■ **Directive**
Line by line, reproduce exactly the beginning of the listing below, ending with the line that contains "and forming of" and adding nothing.

■ **Information provided**
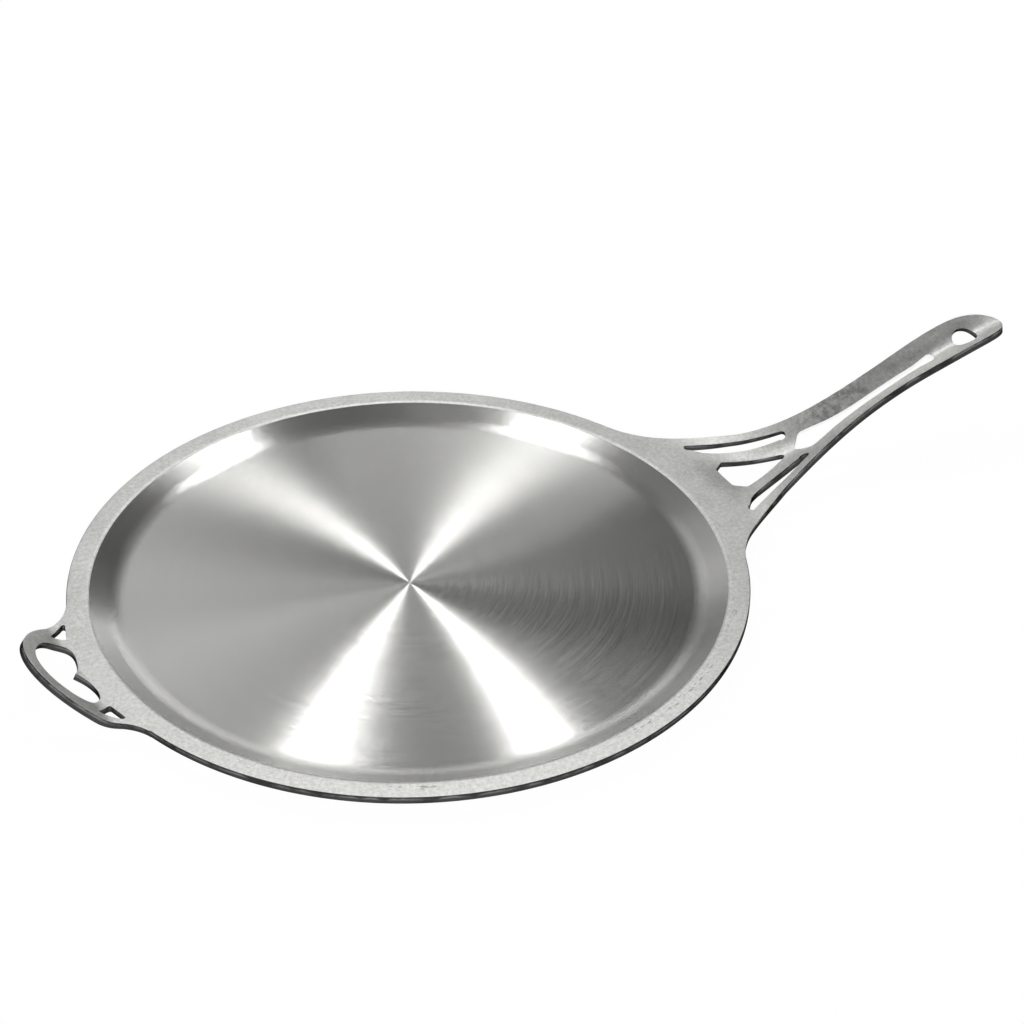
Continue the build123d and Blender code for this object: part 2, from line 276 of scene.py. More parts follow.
def rounded(corners, radius):
    """Closed outline of straight sides with rounded corners."""
    out = []
    corners = np.array(corners, float)
    for before, corner, after in zip(np.roll(corners, 1, axis=0), corners, np.roll(corners, -1, axis=0)):
        back, ahead = unit(before - corner), unit(after - corner)
        half = math.acos(float(np.clip(back @ ahead, -1, 1))) / 2
        cut = radius / math.tan(half)
        middle = corner + unit(back + ahead) * (radius / math.sin(half) - radius)
        out += arc_through(corner + back * cut, middle, corner + ahead * cut, CORNER_SPACING)
    return filled(out)


def thinned(points):
    """A closed line without doubled points."""
    out = []
    for point in points:
        if not out or np.linalg.norm(point - out[-1]) > LEAST_GAP:
            out.append(np.array(point, float))
    if np.linalg.norm(out[0] - out[-1]) <= LEAST_GAP:
        out.pop()
    return out


def mirror_image(points):
    return [np.array((p[0], -p[1])) for p in reversed(points)]


def both_sides(points):
    """One side of a closed outline, from axis to axis, and its mirror image."""
    return thinned(list(points) + mirror_image(points))


# ---------------- the form of the handles
class Blank:
    """Plan and forming of the whole sheet, in millimetres from the dish's centre."""

    def __init__(self, sizes):
        self.rim = sizes.rim_radius / MM
        self.top = sizes.flange_top / MM
        self.sheet = sizes.sheet / MM
        self.seam = sizes.seam_radius / MM
        self.root_half_width = sizes.root_half_width / MM
        self.length = TIP_REACH - self.rim
        self.palm = self.length - PALM_INSET
        self.hole = self.length - HANG_HOLE_INSET
        self.helper_tip = -HELPER_LOW.x / MM - self.sheet * math.sin(HELPER_ANGLE) - self.rim
        line = [(HANDLE_ROOT, 0.0), *RISE_LINE, (self.length, TIP_HEIGHT)]
        self.line = np.array(smooth_line(line, [(1, 0), (1, TIP_SLOPE)], LINE_SPACING))

    # long handle
    def half_width(self, x):
        """Half width of the long handle at a distance from the rim."""
        flare = np.clip((WAIST - x) / (WAIST - HANDLE_ROOT), 0, FLARE_LIMIT) ** FLARE_POWER
        swell = np.sin(np.pi / 2 * np.clip((x - WAIST) / (self.palm - WAIST), 0, 1)) ** 2
        rounding = np.clip((x - self.palm) / PALM_INSET, 0, 1)
        width = WAIST_HALF_WIDTH + (self.root_half_width - WAIST_HALF_WIDTH) * flare + PALM_SWELL * swell
        return width * np.sqrt(1 - rounding ** TIP_POWER)

    def gutter(self, x, y):
        """Height over the middle of the channel."""
        step = np.clip((x - HANDLE_ROOT) / (GUTTER_FULL - HANDLE_ROOT), 0, 1)
        width = np.maximum(self.half_width(x), LEAST_WIDTH)
        fade = np.where(x > self.palm, width / self.half_width(self.palm), 1.0)
        sag = GUTTER_DEPTH * step ** 2 * (3 - 2 * step) * fade ** 2
        share = np.clip(np.abs(y) / width, 0, GUTTER_LIMIT)
        bottom = 1 + GUTTER_FOLD - GUTTER_LIP
        return sag * (bottom * share ** 2 - GUTTER_FOLD * share ** 3 + GUTTER_LIP * share ** 4)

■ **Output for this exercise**
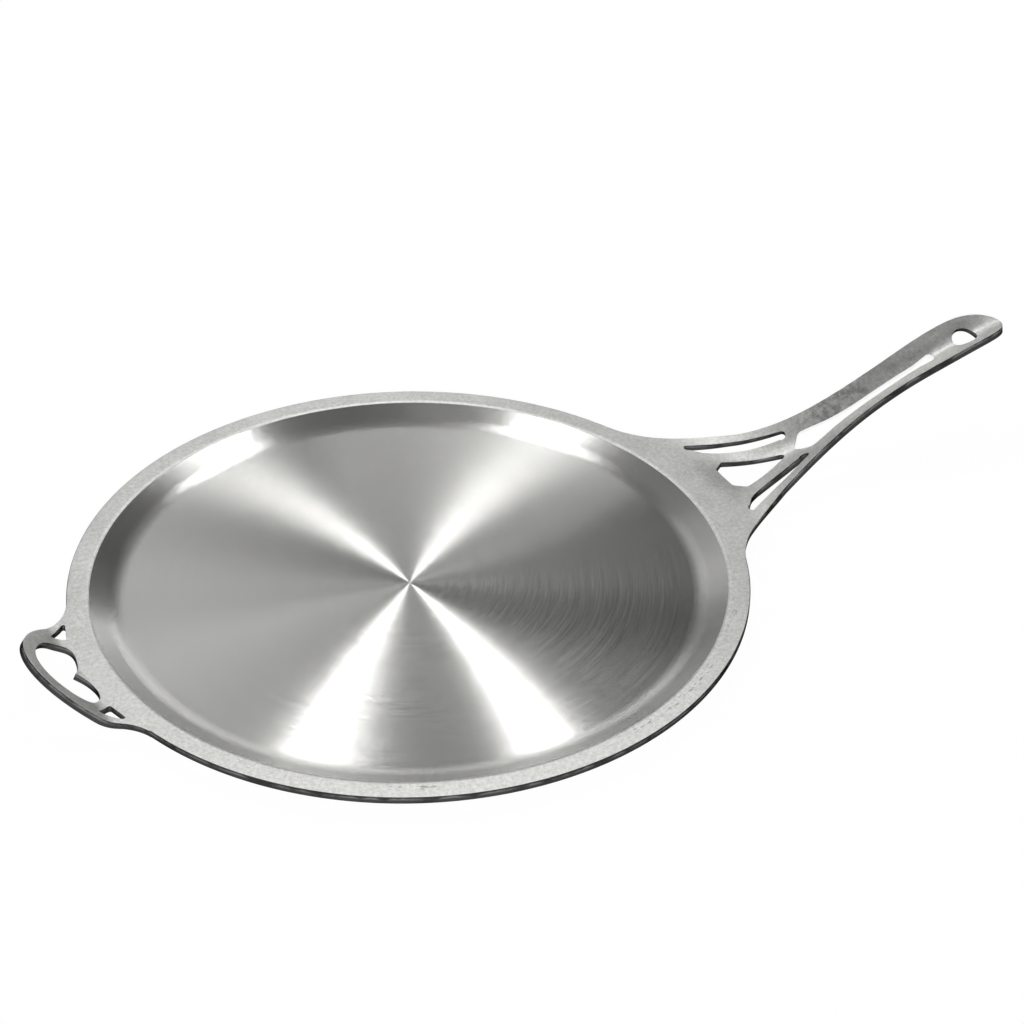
Continue the build123d and Blender code for this object: part 2, from line 276 of scene.py. More parts follow.
def rounded(corners, radius):
    """Closed outline of straight sides with rounded corners."""
    out = []
    corners = np.array(corners, float)
    for before, corner, after in zip(np.roll(corners, 1, axis=0), corners, np.roll(corners, -1, axis=0)):
        back, ahead = unit(before - corner), unit(after - corner)
        half = math.acos(float(np.clip(back @ ahead, -1, 1))) / 2
        cut = radius / math.tan(half)
        middle = corner + unit(back + ahead) * (radius / math.sin(half) - radius)
        out += arc_through(corner + back * cut, middle, corner + ahead * cut, CORNER_SPACING)
    return filled(out)


def thinned(points):
    """A closed line without doubled points."""
    out = []
    for point in points:
        if not out or np.linalg.norm(point - out[-1]) > LEAST_GAP:
            out.append(np.array(point, float))
    if np.linalg.norm(out[0] - out[-1]) <= LEAST_GAP:
        out.pop()
    return out


def mirror_image(points):
    return [np.array((p[0], -p[1])) for p in reversed(points)]


def both_sides(points):
    """One side of a closed outline, from axis to axis, and its mirror image."""
    return thinned(list(points) + mirror_image(points))


# ---------------- the form of the handles
class Blank:
    """Plan and forming of the whole sheet, in millimetres from the dish's centre."""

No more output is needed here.